A Producer's Outline for Recording Sessions, Part 3
This is the third installment in a series of blogs I am writing about the process I follow to produce an artist. I am picking it up from the end of the last blog, so if you missed that one, be sure to read it too.
. This section is all about raising enough money to meet the budget an artist or band will need to create a competitive professional recording project. This part of the process can get a little (or a lot) confusing, so as an ADHD fella, I'll try to stay on track and keep it as simple as possible
I hear many people say they don't want to mess with the major record labels, and I'm telling you flat out, in my professional opinion that is a short-sighted notion.
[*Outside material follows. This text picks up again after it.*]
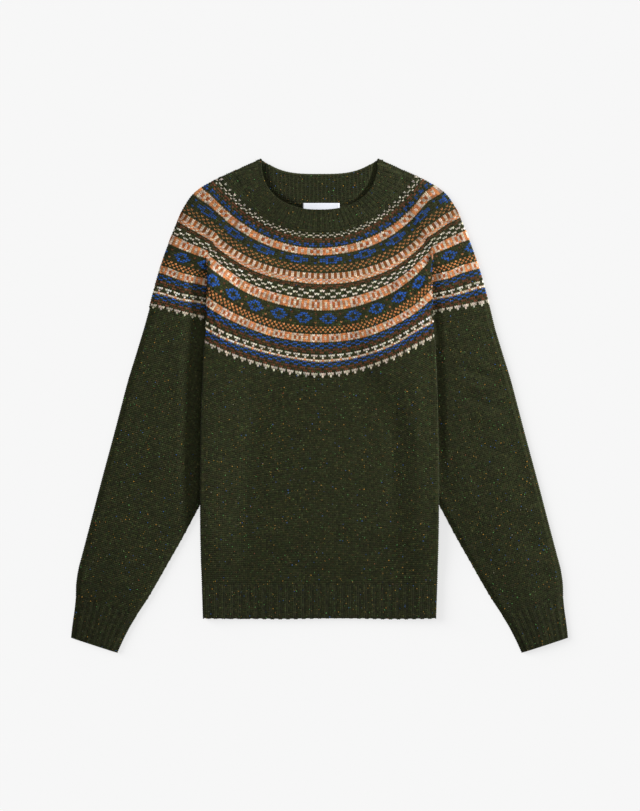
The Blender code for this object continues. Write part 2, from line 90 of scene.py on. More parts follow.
def plain_material(name, colour, roughness, more):
    made = bpy.data.materials.new(name)
    made.use_nodes = True
    shader = made.node_tree.nodes["Principled BSDF"]
    for socket, value in {"Base Color": colour, "Roughness": roughness, **more}.items():
        shader.inputs[socket].default_value = value
    return made, shader


table_mesh = bpy.data.meshes.new("table_top")
corners = [(x * TABLE_HALF, y * TABLE_HALF, TABLE_Z)
           for x, y in ((-1, -1), (1, -1), (1, 1), (-1, 1))]
table_mesh.from_pydata(corners, [], [(0, 1, 2, 3)])
table_finish, _ = plain_material("white table", TABLE_GREY, 0.9, {
    "Specular IOR Level": 0.0, "Emission Color": WHITE, "Emission Strength": TABLE_GLOW})
table_mesh.materials.append(table_finish)
table_top = put("table_top", table_mesh)
table_top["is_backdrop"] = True

sky = bpy.data.worlds.new("studio")
sky.use_nodes = True
sky.node_tree.nodes["Background"].inputs["Color"].default_value = WHITE
sky.node_tree.nodes["Background"].inputs["Strength"].default_value = SKY_STRENGTH
bpy.context.scene.world = sky

only_table = bpy.data.collections.new("only the table")
only_table.objects.link(table_top)
all_but_table = bpy.data.collections.new("all but the table")
all_but_table.objects.link(table_top)
all_but_table.collection_objects[0].light_linking.link_state = "EXCLUDE"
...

Even if an artist/band signs only one short lived contract with a major label, they will always be able to use that label's name for promotions This will result in boosting an artist’s image so they can make it to the big boy’s arena, and it will help raise live performance fees. I know, because I've experienced it over the last 30 plus years.
We all wish we had the money to fund our productions alone, but that just isn’t realistic (we are musicians, after all.) I will show the artist, step by step how to raise the funds using an Investment party. This method allows close friends and relatives that believe in the artist to contribute to their success, without anyone having to contribute a fortune. In order to keep individual contributions affordable, it is best to gather about 15-20 people. As part of the Investment party, I also explain to the investors the steps where they will get a return on their money, if a deal is made.
I know that there are many artists out there that have a home studio, and many have learned to use it well. But most home studios are modest, and I promise using great studio players (for solo artists,) and a top-notch engineer will be worth the money in gold when seeking a recording contract.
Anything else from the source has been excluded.